WHITTIER — Adonna Khare lives in southern California, and earlier this year the artist — known for large-scale, fantastical pencil drawings — had her first solo museum show open in Boise, Idaho.
It wasn’t Boise but 1,300 miles east in soggy, fast-thawing Minneapolis where Khare found herself in mid-February, a guest for the opening of “State of the Art: Discovering American Art Now” at the Minneapolis Institute of Arts. She is one of about 100 artists, most of them not well known outside of their local art scenes, now standing under a brighter spotlight because of the exhibition.
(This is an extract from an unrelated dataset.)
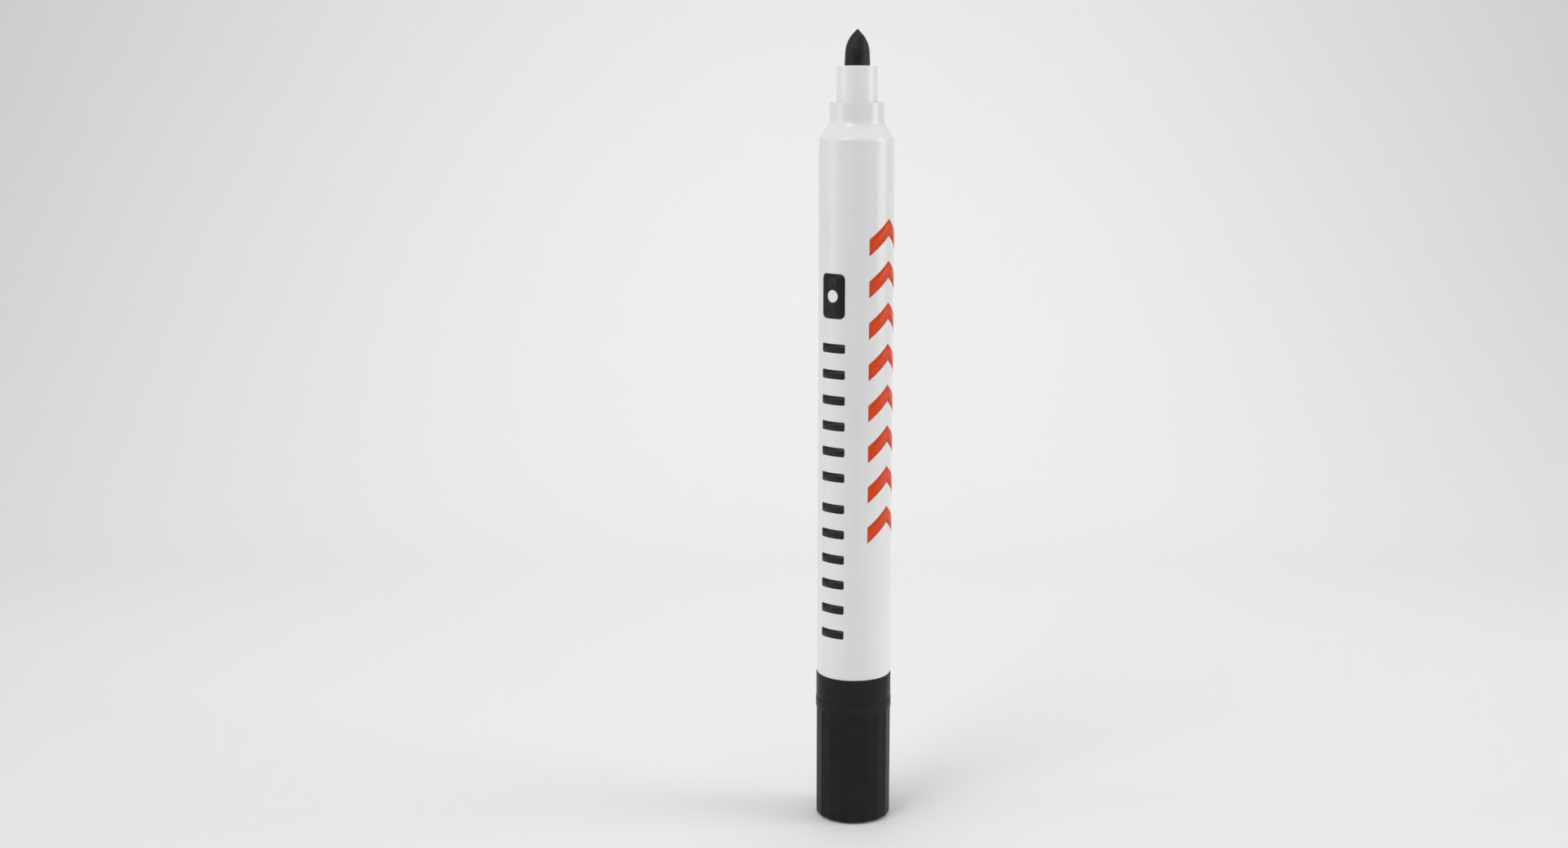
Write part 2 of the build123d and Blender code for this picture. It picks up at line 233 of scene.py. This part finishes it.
class Finish:
    """A procedural material on the piece's own coordinates, in millimetres."""

    def __init__(self, name, **constants):
        self.material = bpy.data.materials.new(name)
        self.material.use_nodes = True
        self.tree = self.material.node_tree
        self.shader = self.tree.nodes["Principled BSDF"]
        self.set(**constants)
        place = self.node("ShaderNodeTexCoord", {}, {}, "Object")
        self.place = self.node("ShaderNodeVectorMath", {"operation": "SCALE"},
                               {"Vector": place, "Scale": 1 / MM})

    def node(self, kind, settings, inputs, output=0):
        """Adds a node: its settings first, then its sockets' values or links."""
        made = self.tree.nodes.new(kind)
        for name, value in settings.items():
            setattr(made, name, value)
        for name, value in inputs.items():
            self.feed(made.inputs[name], value)
        return Wire(self, made.outputs[output])

    def feed(self, socket, value):
        """Links a wire to a socket, or sets the socket's own value."""
        if isinstance(value, Wire):
            self.tree.links.new(value.socket, socket)
        elif hasattr(value, "__len__") and len(value) == 3 and socket.type == "RGBA":
            socket.default_value = (*value, 1.0)
        else:
            socket.default_value = value

    def set(self, **sockets):
        """Feeds sockets of the main shader; an underscore stands for a space."""
        for name, value in sockets.items():
            self.feed(self.shader.inputs[name.replace("_", " ")], value)

    def noise(self, scale, detail=2.0, roughness=0.5, stretch=(1.0, 1.0, 1.0), distortion=0.0):
        """Noise of so many cells per millimetre, stretched along the axes if asked."""
        place = self.place
        if tuple(stretch) != (1.0, 1.0, 1.0):
            place = self.node("ShaderNodeMapping", {}, {"Vector": place, "Scale": stretch})
        return self.node("ShaderNodeTexNoise", {},
                         {"Vector": place, "Scale": scale, "Detail": detail,
                          "Roughness": roughness, "Distortion": distortion}, "Fac")

    def specks(self, scale, size):
        """Small round spots: 1 in each spot, 0 between them."""
        gap = self.node("ShaderNodeTexVoronoi", {}, {"Vector": self.place, "Scale": scale}, "Distance")
        return 1.0 - gap.step(size * 0.5, size)

    def height(self):
        """Height up the marker, in millimetres."""
        return self.node("ShaderNodeSeparateXYZ", {}, {"Vector": self.place}, "Z")

    def mix(self, factor, first, second):
        """A colour between two colours; a Mix node's colour sockets are told apart by number."""
        return self.node("ShaderNodeMix", {"data_type": "RGBA"}, {0: factor, 6: first, 7: second}, 2)

    def relief(self, *layers):
        """Bump from several (height, distance in millimetres) layers, coarse ones first."""
        normal = None
        for amount, distance in layers:
            inputs = {"Strength": 1.0, "Distance": distance * MM, "Height": amount}
            if normal is not None:
                inputs["Normal"] = normal
            normal = self.node("ShaderNodeBump", {}, inputs)
        self.set(Normal=normal)


def shaded(base, factor):
    """A colour made lighter or darker."""
    return tuple(min(1.0, channel * factor) for channel in base)


def moulded_white(name, base, roughness, joint_shade_height):
    """Satin white moulded plastic: orange-peel skin, faint flow bands, handling marks and painted shade
    near the joint with the next part.
    """
    finish = Finish(name, IOR=1.49, Specular_IOR_Level=0.5)
    cloud = finish.noise(0.09, 3.0, 0.55)
    bands = finish.noise(0.9, 2.0, 0.5, (1.0, 1.0, 0.05))
    skin = finish.noise(2.6, 3.0, 0.6)
    grain = finish.noise(11.0, 2.0, 0.5)
    scuffs = finish.noise(1.7, 4.0, 0.7, (1.0, 1.0, 6.0), 0.8).step(0.66, 0.76)
    tone = (cloud * 0.6 + bands * 0.4).step(0.3, 0.7)
    body = finish.mix(tone, shaded(base, 0.975), shaded(base, 1.015))
    # painted shade: the plastic is darkened in a narrow band round its joint with the next part, where
    # shade falls
    painted_joint_shade = 1.0 - abs(finish.height() - joint_shade_height).step(0.0, 1.6)
    body = finish.mix(painted_joint_shade * 0.10, body, shaded(base, 0.72))
    finish.set(Base_Color=finish.mix(scuffs * 0.05, body, shaded(base, 0.82)),
               Roughness=roughness + (cloud - 0.5) * 0.08 + (grain - 0.5) * 0.05 + scuffs * 0.10)
    finish.relief((bands, 0.004), (skin, 0.005), (grain, 0.0012), (scuffs, 0.0015))
    return finish.material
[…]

Without “State of the Art,” Khare said, there would be no solo show in Boise. Being selected for inclusion by curators Don Bacigalupi and Chad Alligood of Crystal Bridges Museum of American Art, where the show opened in 2014, added “legitimacy” to her career, she said.
“This is a dream come true, to be a part of this show,” Khare said.
Maybe it just seems obvious in a place like Minneapolis, with its network of non-profit galleries and its endless art crawls, but there are thousands of American artists making vital work that goes largely unrecognized. “State of the Art” is an audacious attempt to survey that vast landscape.
The Bentonville, Ark., museum spent $4 million on the show, ultimately acquiring most of the work on display. Bacigalupi and Alligood logged 100,000 miles crisscrossing the country over the course of a year, visiting and interviewing 900 artists in their studios. They purposely looked beyond the major-league art scenes in New York, Los Angeles and Chicago.
The original exhibition closed at Crystal Bridges in Jan. 2015, and then the works were divided up into two separate traveling shows. Minneapolis gets the slightly larger of the two.
In the exhibition catalog, Bacigalupi writes that they evaluated artists based on their engagement with their communities and the ideas in their work, their mastery over their medium and the “appeal” of the works — a definition that, for him, pits generous and open works against “the hermetic, ‘impossible to understand’ stereotype of contemporary art.” For good or ill, the co-curators don’t seem to want viewers wrestling with nettlesome (but often illuminating) questions like: “Why is this art?”
It can be difficult to get a grasp on “State of the Art,” since there’s no real through-line other than the art’s now-ness, having all been created since Crystal Bridges’ opening in 2011. And so you stumble upon a succession of delightful surprises.
There are wide-ranging examples of virtuosity, from Jamie Adams’ sexually charged Old Master-style oil painting “niagaradown” to Joel Allen’s expertly crafted mixed-media sculptures, which are woven from twine, plastic tubing and prescription medication bottles and other found objects but look as if they were the result of some natural process. Omaha artist Watie White mischievously inserts visual gags into his tour-de-force woodcut of a train yard under swirling skies. Mary Ann Currier’s small, understated abstract paintings, which resemble sheets of colored paper spilled onto the floor, project an aura of calm into the gallery.
“State of the Art” is rich with compelling video work, including Lenka Clayton’s “The Distance I Can Be From My Son,” in which she films her young child running further and further into the distance until the she finally jumps out from behind the camera to chase him down. Viewers squirm and then laugh. Then there’s “Kora,” a dreamlike 14-minute video by Jawshing Arthur Liou shot on pilgramige to Mount Kailash, a sacred Tibetan peak, which is utterly entrancing.
Several of the most powerful pieces in the show engage with African-American identity and communities. Three large photographs document a performance by the young artist Wilmer Wilson IV, who covered himself in, and then removed, a suit of inflated paper bags — a reference to the bags’ use as a measure of skin tone. And one of the most remarkable objects in the entire show is a mixed-media assemblage by Vanessa German, who constructs what she refers to as “contemporary power figures”; a sculpture of two black children is meant to exert a protective force over her troubled Pittsburgh neighborhood.
A mixed-media piece by Delita Martin of Little Rock, Ark, left. Below, one in a series of geometric abstractions by Mary Ann Currier.
State of the Art: Discovering American Art Now
When: Through May 29
Where: Minneapolis Institute of Art, 2400 3rd Ave. S.